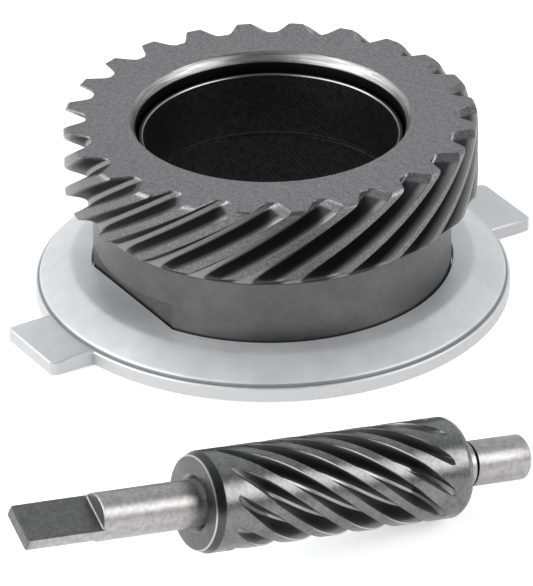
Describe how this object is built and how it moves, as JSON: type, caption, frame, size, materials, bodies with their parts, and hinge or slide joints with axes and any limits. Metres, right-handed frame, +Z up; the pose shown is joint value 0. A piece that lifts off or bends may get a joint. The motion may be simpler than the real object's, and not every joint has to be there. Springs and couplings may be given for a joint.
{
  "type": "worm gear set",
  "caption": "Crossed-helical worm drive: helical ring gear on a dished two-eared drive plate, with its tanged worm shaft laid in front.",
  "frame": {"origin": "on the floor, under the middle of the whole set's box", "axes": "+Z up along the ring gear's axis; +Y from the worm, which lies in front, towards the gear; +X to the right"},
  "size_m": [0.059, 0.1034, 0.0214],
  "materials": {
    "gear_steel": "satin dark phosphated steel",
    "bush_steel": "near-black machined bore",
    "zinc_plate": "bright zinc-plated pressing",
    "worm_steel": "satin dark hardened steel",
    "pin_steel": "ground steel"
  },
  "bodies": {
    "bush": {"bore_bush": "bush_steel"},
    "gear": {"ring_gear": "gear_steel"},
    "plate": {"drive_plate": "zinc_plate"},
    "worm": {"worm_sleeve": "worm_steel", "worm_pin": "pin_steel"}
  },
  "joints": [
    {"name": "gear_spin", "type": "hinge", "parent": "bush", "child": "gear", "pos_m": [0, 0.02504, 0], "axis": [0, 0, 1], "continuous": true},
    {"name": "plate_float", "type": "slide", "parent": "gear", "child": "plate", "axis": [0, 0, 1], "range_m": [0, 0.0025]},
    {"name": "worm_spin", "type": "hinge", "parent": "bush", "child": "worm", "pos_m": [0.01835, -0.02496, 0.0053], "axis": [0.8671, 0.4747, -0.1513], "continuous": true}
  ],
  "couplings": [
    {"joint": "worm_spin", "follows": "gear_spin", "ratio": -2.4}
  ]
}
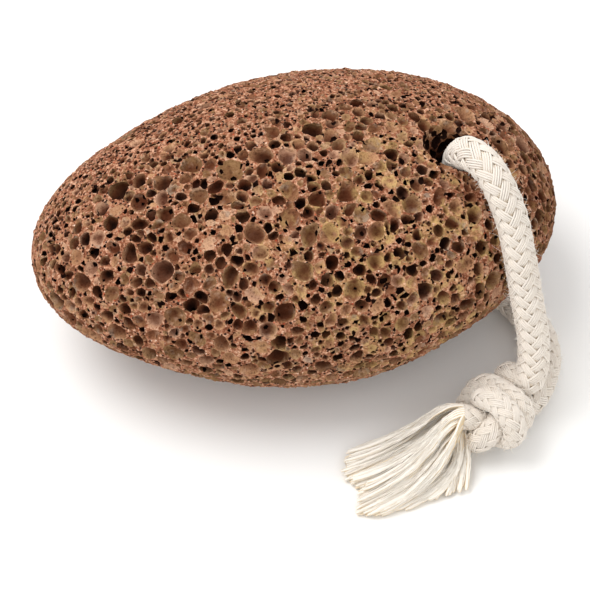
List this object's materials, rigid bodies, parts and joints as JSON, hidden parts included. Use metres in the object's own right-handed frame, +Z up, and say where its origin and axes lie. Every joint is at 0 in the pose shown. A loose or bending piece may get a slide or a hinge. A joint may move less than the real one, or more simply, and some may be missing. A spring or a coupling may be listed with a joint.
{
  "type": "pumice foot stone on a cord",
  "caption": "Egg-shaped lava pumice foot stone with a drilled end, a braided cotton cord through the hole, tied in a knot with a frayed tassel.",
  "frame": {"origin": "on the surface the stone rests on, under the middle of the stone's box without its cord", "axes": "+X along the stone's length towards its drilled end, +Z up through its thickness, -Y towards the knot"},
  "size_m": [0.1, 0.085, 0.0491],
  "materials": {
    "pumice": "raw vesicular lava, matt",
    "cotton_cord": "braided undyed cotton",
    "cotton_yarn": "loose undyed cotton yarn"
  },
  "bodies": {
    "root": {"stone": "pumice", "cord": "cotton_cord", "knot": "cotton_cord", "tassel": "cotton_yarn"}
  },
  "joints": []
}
##############################
Copy every line verbatim.

• FULL RESPONSE:
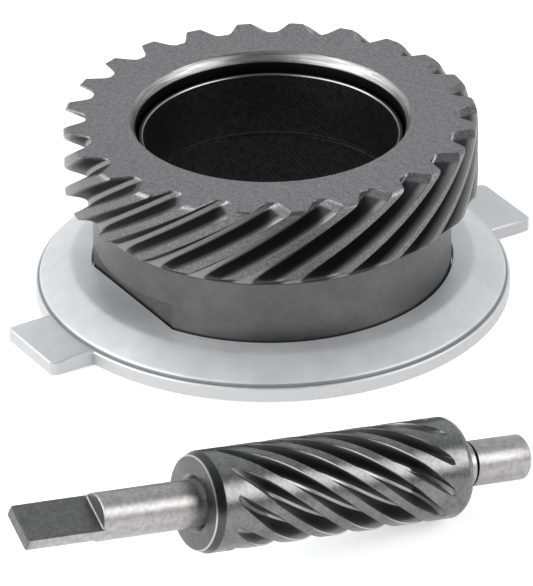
Describe how this object is built and how it moves, as JSON: type, caption, frame, size, materials, bodies with their parts, and hinge or slide joints with axes and any limits. Metres, right-handed frame, +Z up; the pose shown is joint value 0. A piece that lifts off or bends may get a joint. The motion may be simpler than the real object's, and not every joint has to be there. Springs and couplings may be given for a joint.
{
  "type": "worm gear set",
  "caption": "Crossed-helical worm drive: helical ring gear on a dished two-eared drive plate, with its tanged worm shaft laid in front.",
  "frame": {"origin": "on the floor, under the middle of the whole set's box", "axes": "+Z up along the ring gear's axis; +Y from the worm, which lies in front, towards the gear; +X to the right"},
  "size_m": [0.059, 0.1034, 0.0214],
  "materials": {
    "gear_steel": "satin dark phosphated steel",
    "bush_steel": "near-black machined bore",
    "zinc_plate": "bright zinc-plated pressing",
    "worm_steel": "satin dark hardened steel",
    "pin_steel": "ground steel"
  },
  "bodies": {
    "bush": {"bore_bush": "bush_steel"},
    "gear": {"ring_gear": "gear_steel"},
    "plate": {"drive_plate": "zinc_plate"},
    "worm": {"worm_sleeve": "worm_steel", "worm_pin": "pin_steel"}
  },
  "joints": [
    {"name": "gear_spin", "type": "hinge", "parent": "bush", "child": "gear", "pos_m": [0, 0.02504, 0], "axis": [0, 0, 1], "continuous": true},
    {"name": "plate_float", "type": "slide", "parent": "gear", "child": "plate", "axis": [0, 0, 1], "range_m": [0, 0.0025]},
    {"name": "worm_spin", "type": "hinge", "parent": "bush", "child": "worm", "pos_m": [0.01835, -0.02496, 0.0053], "axis": [0.8671, 0.4747, -0.1513], "continuous": true}
  ],
  "couplings": [
    {"joint": "worm_spin", "follows": "gear_spin", "ratio": -2.4}
  ]
}
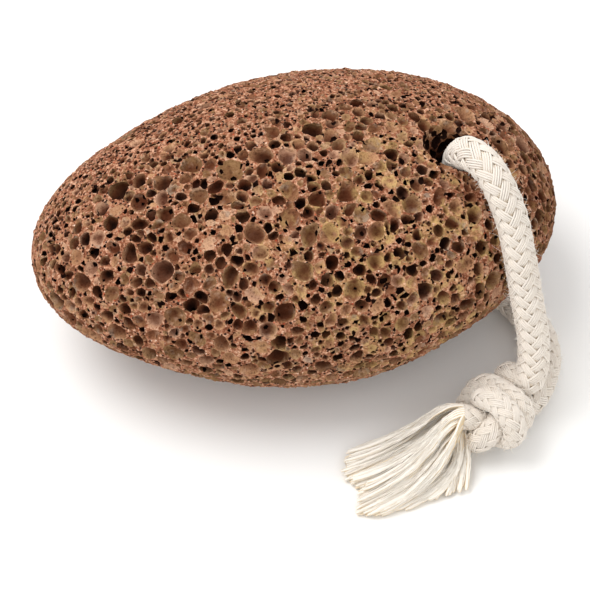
List this object's materials, rigid bodies, parts and joints as JSON, hidden parts included. Use metres in the object's own right-handed frame, +Z up, and say where its origin and axes lie. Every joint is at 0 in the pose shown. A loose or bending piece may get a slide or a hinge. A joint may move less than the real one, or more simply, and some may be missing. A spring or a coupling may be listed with a joint.
{
  "type": "pumice foot stone on a cord",
  "caption": "Egg-shaped lava pumice foot stone with a drilled end, a braided cotton cord through the hole, tied in a knot with a frayed tassel.",
  "frame": {"origin": "on the surface the stone rests on, under the middle of the stone's box without its cord", "axes": "+X along the stone's length towards its drilled end, +Z up through its thickness, -Y towards the knot"},
  "size_m": [0.1, 0.085, 0.0491],
  "materials": {
    "pumice": "raw vesicular lava, matt",
    "cotton_cord": "braided undyed cotton",
    "cotton_yarn": "loose undyed cotton yarn"
  },
  "bodies": {
    "root": {"stone": "pumice", "cord": "cotton_cord", "knot": "cotton_cord", "tassel": "cotton_yarn"}
  },
  "joints": []
}